#### [CHALLENGE]
Check every line below for the word "this" and copy each one that has it.

[Parts and joints as JSON]
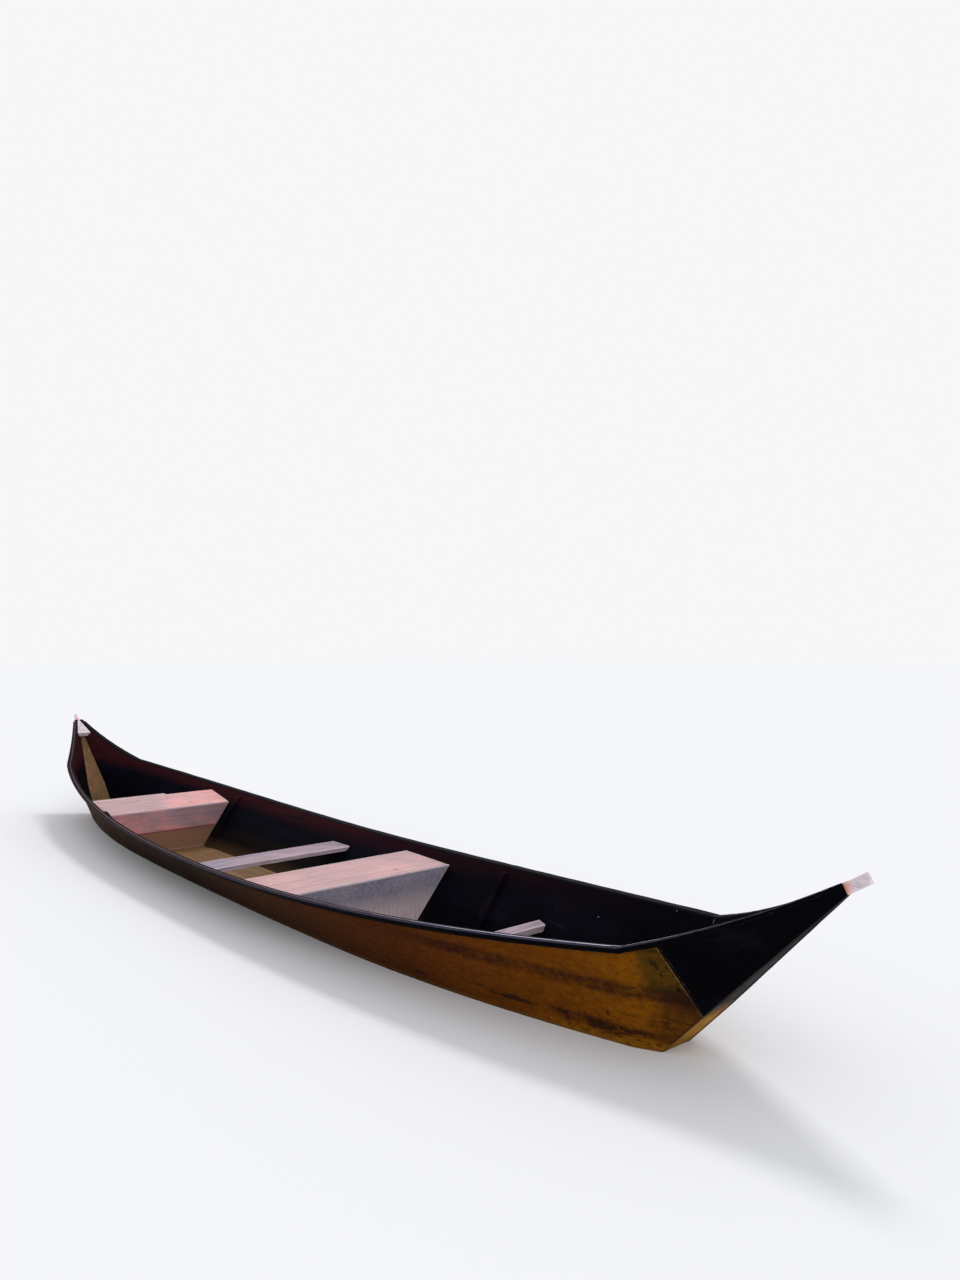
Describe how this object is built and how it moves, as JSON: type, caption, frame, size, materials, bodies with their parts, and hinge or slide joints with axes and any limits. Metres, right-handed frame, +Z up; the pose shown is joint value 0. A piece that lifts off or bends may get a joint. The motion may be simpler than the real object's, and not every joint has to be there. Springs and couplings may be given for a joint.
{
  "type": "flat-bottomed wooden plank boat",
  "caption": "Narrow double-ended plank boat with a flat bottom, raked ramps, upswept prows with stem heads, two box seats, a middle thwart and rub rails.",
  "frame": {"origin": "centre of the footprint, on the underside of the flat bottom", "axes": "+X to the bow, +Y to port, +Z up"},
  "size_m": [7.6244, 1.3022, 0.896],
  "materials": {
    "ochre_paint": "worn satin paint on planks",
    "black_paint": "worn satin paint, pale along the edges",
    "bottom_paint": "faded paint, wetted and stained",
    "mauve_paint": "dusty matt paint",
    "grey_paint": "dusty matt paint with water streaks",
    "bare_wood": "bare weathered end, stained orange at its root"
  },
  "bodies": {
    "root": {"aft_seat_back": "grey_paint", "aft_seat_edge_board": "mauve_paint", "aft_seat_front": "grey_paint", "aft_seat_top": "mauve_paint", "bottom_board_centre": "bottom_paint", "bottom_board_port": "bottom_paint", "bottom_board_starboard": "bottom_paint", "bow_beam": "mauve_paint", "butt_rib_bow_port": "black_paint", "butt_rib_bow_starboard": "black_paint", "butt_rib_stern_port": "black_paint", "butt_rib_stern_starboard": "black_paint", "fore_seat_back": "grey_paint", "fore_seat_front": "grey_paint", "fore_seat_top": "mauve_paint", "prow_board_bow_port": "black_paint", "prow_board_bow_starboard": "black_paint", "prow_board_stern_port": "black_paint", "prow_board_stern_starboard": "black_paint", "prow_rail_bow_port": "black_paint", "prow_rail_bow_starboard": "black_paint", "prow_rail_stern_port": "black_paint", "prow_rail_stern_starboard": "black_paint", "ramp_bow": "bottom_paint", "ramp_stern": "bottom_paint", "rub_rail_bow_port": "black_paint", "rub_rail_bow_starboard": "black_paint", "rub_rail_mid_port": "black_paint", "rub_rail_mid_starboard": "black_paint", "rub_rail_stern_port": "black_paint", "rub_rail_stern_starboard": "black_paint", "sheer_board_bow_port": "ochre_paint", "sheer_board_bow_starboard": "ochre_paint", "sheer_board_stern_port": "ochre_paint", "sheer_board_stern_starboard": "ochre_paint", "side_board_bow_port": "ochre_paint", "side_board_bow_starboard": "ochre_paint", "side_board_mid_port": "ochre_paint", "side_board_mid_starboard": "ochre_paint", "side_board_stern_port": "ochre_paint", "side_board_stern_starboard": "ochre_paint", "stem_head_bow": "bare_wood", "stem_head_stern": "bare_wood", "thwart": "mauve_paint", "thwart_cleat_port": "mauve_paint", "thwart_cleat_starboard": "mauve_paint"}
  },
  "joints": []
}
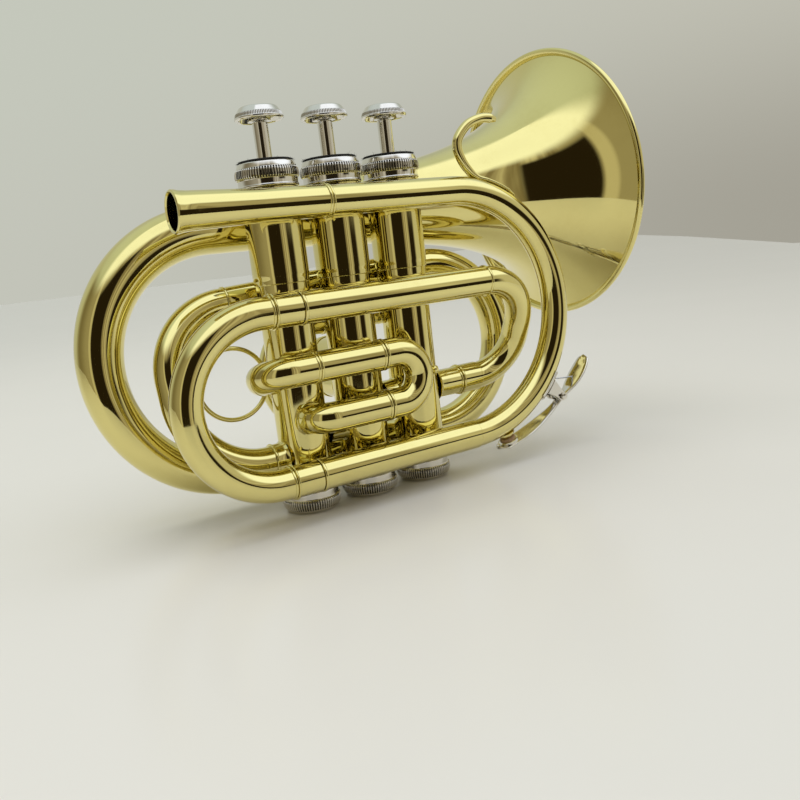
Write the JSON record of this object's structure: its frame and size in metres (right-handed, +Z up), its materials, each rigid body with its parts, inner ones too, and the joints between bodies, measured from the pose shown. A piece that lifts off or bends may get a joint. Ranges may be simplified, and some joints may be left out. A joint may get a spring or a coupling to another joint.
{
  "type": "pocket trumpet",
  "caption": "Compact trumpet of tightly wound lacquered brass tube with piston valves, a flared bell, pull slides, a little-finger hook, a thumb ring and a water key",
  "frame": {"origin": "centre of the second valve's bottom cap, on the plane of the bottom caps' flat lower faces", "axes": "+X towards the bell rim along the row of valves, +Y towards the player's left, where the bell lies, +Z up the valves to the finger buttons"},
  "size_m": [0.2399, 0.1272, 0.1834],
  "materials": {
    "lacquered_brass": "clear lacquered, polished",
    "nickel_plate": "bright nickel plate",
    "nickel_silver": "lapped nickel silver",
    "spring_steel": "drawn wire",
    "cork": "natural cork",
    "felt": "pressed black felt",
    "nylon": "moulded"
  },
  "bodies": {
    "body": {"bell": "lacquered_brass", "bell_tail": "lacquered_brass", "bottom_cap_1": "nickel_plate", "bottom_cap_2": "nickel_plate", "bottom_cap_3": "nickel_plate", "entry_ferrule": "lacquered_brass", "entry_tube": "lacquered_brass", "exit_ferrule": "lacquered_brass", "first_slide_lower_tube": "lacquered_brass", "first_slide_turn": "lacquered_brass", "first_slide_upper_tube": "lacquered_brass", "knuckle_1_2": "lacquered_brass", "knuckle_2_3": "lacquered_brass", "leadpipe": "lacquered_brass", "lower_run": "lacquered_brass", "middle_run": "lacquered_brass", "mouthpiece_receiver": "lacquered_brass", "pinky_hook": "lacquered_brass", "return_bow": "lacquered_brass", "second_slide_lower_tube": "lacquered_brass", "second_slide_upper_tube": "lacquered_brass", "small_bow": "lacquered_brass", "third_slide_lower_tube": "lacquered_brass", "third_slide_upper_tube": "lacquered_brass", "thumb_ring": "lacquered_brass", "top_cap_1": "nickel_plate", "top_cap_2": "nickel_plate", "top_cap_3": "nickel_plate", "top_felt_1": "felt", "top_felt_2": "felt", "top_felt_3": "felt", "valve_casing_1": "lacquered_brass", "valve_casing_2": "lacquered_brass", "valve_casing_3": "lacquered_brass", "valve_guide_1": "nylon", "valve_guide_2": "nylon", "valve_guide_3": "nylon", "valve_spring_1": "spring_steel", "valve_spring_2": "spring_steel", "valve_spring_3": "spring_steel", "water_key_nipple": "lacquered_brass", "water_key_pin": "nickel_plate", "water_key_saddle": "nickel_plate"},
    "valve_1": {"finger_button_1": "nickel_plate", "valve_stem_1": "nickel_plate", "piston_1": "nickel_silver"},
    "valve_2": {"finger_button_2": "nickel_plate", "valve_stem_2": "nickel_plate", "piston_2": "nickel_silver"},
    "valve_3": {"finger_button_3": "nickel_plate", "valve_stem_3": "nickel_plate", "piston_3": "nickel_silver"},
    "tuning_slide": {"tuning_bow": "lacquered_brass", "tuning_leg_lower": "lacquered_brass", "tuning_leg_upper": "lacquered_brass"},
    "first_slide": {"first_slide_crook": "lacquered_brass"},
    "second_slide": {"second_slide_crook": "lacquered_brass"},
    "third_slide": {"third_slide_crook": "lacquered_brass"},
    "water_key": {"water_key_lever": "nickel_plate", "water_key_cork": "cork"}
  },
  "joints": [
    {"name": "valve_1_press", "type": "slide", "parent": "body", "child": "valve_1", "axis": [0, 0, -1], "range_m": [0, 0.0135], "stiffness_N_per_m": 150, "springref_m": -0.02, "deforming": ["valve_spring_1"]},
    {"name": "valve_2_press", "type": "slide", "parent": "body", "child": "valve_2", "axis": [0, 0, -1], "range_m": [0, 0.0135], "stiffness_N_per_m": 150, "springref_m": -0.02, "deforming": ["valve_spring_2"]},
    {"name": "valve_3_press", "type": "slide", "parent": "body", "child": "valve_3", "axis": [0, 0, -1], "range_m": [0, 0.0135], "stiffness_N_per_m": 150, "springref_m": -0.02, "deforming": ["valve_spring_3"]},
    {"name": "tuning_slide_pull", "type": "slide", "parent": "body", "child": "tuning_slide", "axis": [-1, 0, 0], "range_m": [0, 0.024]},
    {"name": "first_slide_pull", "type": "slide", "parent": "body", "child": "first_slide", "axis": [1, 0, 0], "range_m": [0, 0.014]},
    {"name": "second_slide_pull", "type": "slide", "parent": "body", "child": "second_slide", "axis": [0, 1, 0], "range_m": [0, 0.009]},
    {"name": "third_slide_pull", "type": "slide", "parent": "body", "child": "third_slide", "axis": [-1, 0, 0], "range_m": [0, 0.014]},
    {"name": "water_key_turn", "type": "hinge", "parent": "body", "child": "water_key", "pos_m": [0.08973, -0.019, 0.02483], "axis": [0, -1, 0], "range_deg": [0, 12], "stiffness_Nm_per_rad": 0.02, "springref_deg": -28.65}
  ]
}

#### [WRITTEN REPLY]
Describe how this object is built and how it moves, as JSON: type, caption, frame, size, materials, bodies with their parts, and hinge or slide joints with axes and any limits. Metres, right-handed frame, +Z up; the pose shown is joint value 0. A piece that lifts off or bends may get a joint. The motion may be simpler than the real object's, and not every joint has to be there. Springs and couplings may be given for a joint.
Write the JSON record of this object's structure: its frame and size in metres (right-handed, +Z up), its materials, each rigid body with its parts, inner ones too, and the joints between bodies, measured from the pose shown. A piece that lifts off or bends may get a joint. Ranges may be simplified, and some joints may be left out. A joint may get a spring or a coupling to another joint.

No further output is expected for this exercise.